**DIRECTIVE**
Copy exactly, please, the lines of the data from its start through the line containing "return parent, spot, tilt, radius[parent]".

**DATA SEGMENT**
⁂

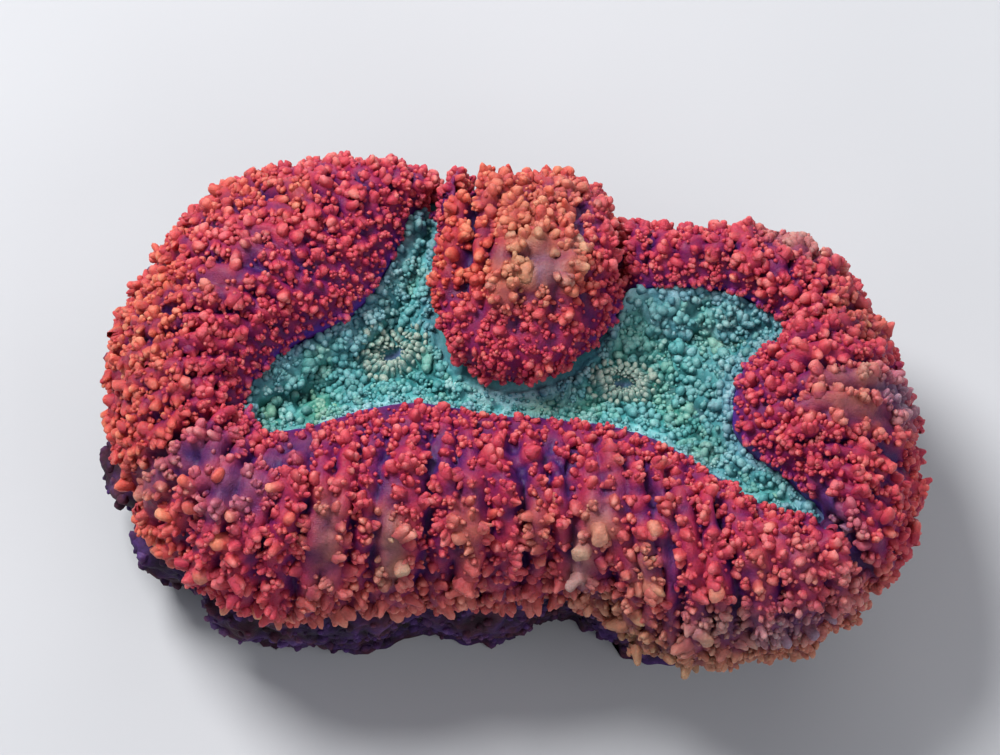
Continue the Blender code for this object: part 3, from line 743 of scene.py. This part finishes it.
def side_lobes(chance, place, axis, radius, most):
    """Side lobes that lean out from knobs: each one's knob, place, axis and radius."""
    parent = np.repeat(np.arange(len(place)), chance.integers(0, most, len(place)))
    turn = chance.uniform(0, 2 * np.pi, len(parent))
    side = unit(np.cross(axis[parent], (0.31, 0.2, 0.93)))
    out = side * np.cos(turn)[:, None] + np.cross(axis[parent], side) * np.sin(turn)[:, None]
    spot = place[parent] + out * (radius[parent] * chance.uniform(0.75, 1.15, len(parent)))[:, None]
    tilt = unit(axis[parent] + out * chance.uniform(0.2, 0.7, len(parent))[:, None])
    return parent, spot, tilt, radius[parent] * chance.uniform(0.5, 0.9, len(parent))


def make_flesh(material):
    """The skin, clusters of large knobs along its folds, small ones between, and chosen ones."""
    chance = np.random.default_rng(FLESH_SEED)
    flesh = Flesh(flesh_surface(), chance)
    station, across, radius, length, point, *tints = np.array(CHOSEN_KNOBS).T
    j = np.searchsorted(flesh.girth, girth_at(station)) % len(flesh.girth)
    i = np.searchsorted(flesh.across, across)
    place = flesh.raise_skin(i, j, flesh.grid[i, j], radius)
    tints = dict(zip(("pale", "warm", "cool"), tints))
    axis = flesh.axes(i, j, 0.1)
    groups = [flesh.knobs(i, j, place, axis, radius, length, point, ALL_RINGS, 14, tints)]
    stations = [station]

    # The front lobe is the least crowded, and its knobs rise out of the skin as cones
    front = ease(flesh.grid[..., 1], -3.0, -4.0) * ease(flesh.grid[..., 0], 22.0, -6.0)
    gaps = np.clip(0.9 + 1.3 * noise(flesh.grid, 3.2, 16), 0.15, 1)
    open_skin = (1 - 0.6 * front * (1.1 - gaps)) * np.clip(1 - 1.2 * flesh.bare, 0.012, 1)
    crowd = np.clip(2.2 * flesh.ridge - 0.9, 0.05, 1) * open_skin
    i, j, place = flesh.pick(LARGE_TRIES, crowd)
    radius = 0.48 - 0.15 * flesh.young[i] + 0.12 * front[i, j] * flesh.fringe[i]
    radius = np.clip(radius * np.exp(chance.normal(0, 0.24, len(i))), 0.22, 0.62 + 0.2 * front[i, j])
    kept = scatter(place, radius * 2.0 + 0.12 + 0.1 * front[i, j], MOST_LARGE)
    i, j, place, radius = i[kept], j[kept], place[kept], radius[kept]
    place = flesh.raise_skin(i, j, place, radius)
    fringe = flesh.fringe[i]
    axis = flesh.axes(i, j, 0.3)
    length = radius * chance.uniform(1.1, 1.9, len(i)) * (1 + 0.4 * fringe * chance.random(len(i)))
    point = np.clip(0.5 * np.maximum(fringe, front[i, j]) + chance.normal(0.15, 0.22, len(i)), 0, 0.8)
    groups.append(flesh.knobs(i, j, place, axis, radius, length, point, FEW_RINGS, 8))
    parent, spot, tilt, size = side_lobes(chance, place, axis, radius, 6)
    tall = size * chance.uniform(1.2, 2.1, len(parent))
    point = 0.6 * point[parent]
    groups.append(flesh.knobs(i[parent], j[parent], spot, tilt, size, tall, point, LAST_RINGS, 7))
    station = station_at(flesh.girth[j])
    stations += [station, station[parent]]

    crowd = (0.35 + 0.65 * flesh.ridge) * open_skin * (0.5 + flesh.young)[:, None]
    i, j, place = flesh.pick(SMALL_TRIES, crowd)
    radius = 0.26 - 0.03 * flesh.young[i]
    radius = np.clip(radius * np.exp(chance.normal(0, 0.25, len(i))), 0.12, 0.42)
    kept = scatter(place, radius * 2.2 + 0.1 + 0.1 * front[i, j], MOST_SMALL)
    i, j, place, radius = i[kept], j[kept], place[kept], radius[kept]
    length = radius * chance.uniform(1.0, 1.8, len(i))
    axis = flesh.axes(i, j, 0.25)
    groups.append(flesh.knobs(i, j, place, axis, radius, length, 0.5 * front[i, j], LAST_RINGS, 6))
    stations.append(station_at(flesh.girth[j]))

    bounds = (*LOBES.values(), len(STATIONS))
    for name, low, high in zip(LOBES, bounds, bounds[1:]):
        mine = [(s >= low) & (s < high) for s in stations]
        parts = [group.only(m) for group, m in zip(groups, mine) if m.any()]
        knobs_object(f"knobs_on_{name}_lobe", parts, material)

    rows, columns = flesh.grid.shape[:2]
    values = {key: np.broadcast_to(val, (rows, columns)).ravel() for key, val in flesh.maps.items()}
    faces = grid_faces(rows, columns)
    mesh_object("mantle_skin", flesh.grid.reshape(-1, 3), faces, values, material)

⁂

**REPLY**
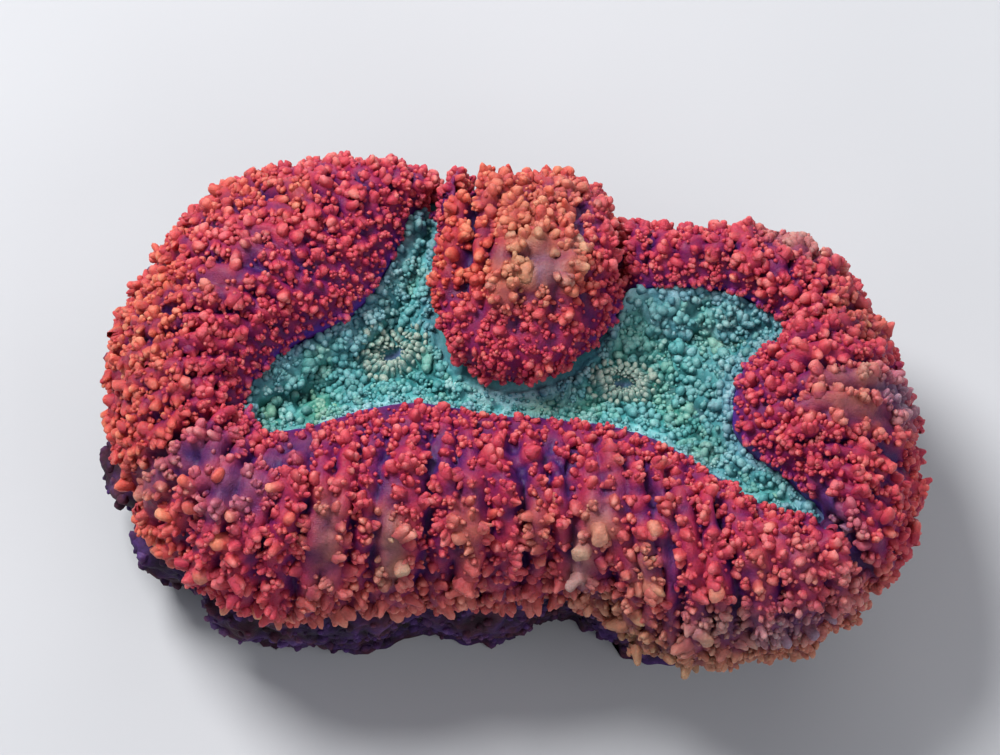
Continue the Blender code for this object: part 3, from line 743 of scene.py. This part finishes it.
def side_lobes(chance, place, axis, radius, most):
    """Side lobes that lean out from knobs: each one's knob, place, axis and radius."""
    parent = np.repeat(np.arange(len(place)), chance.integers(0, most, len(place)))
    turn = chance.uniform(0, 2 * np.pi, len(parent))
    side = unit(np.cross(axis[parent], (0.31, 0.2, 0.93)))
    out = side * np.cos(turn)[:, None] + np.cross(axis[parent], side) * np.sin(turn)[:, None]
    spot = place[parent] + out * (radius[parent] * chance.uniform(0.75, 1.15, len(parent)))[:, None]
    tilt = unit(axis[parent] + out * chance.uniform(0.2, 0.7, len(parent))[:, None])
    return parent, spot, tilt, radius[parent] * chance.uniform(0.5, 0.9, len(parent))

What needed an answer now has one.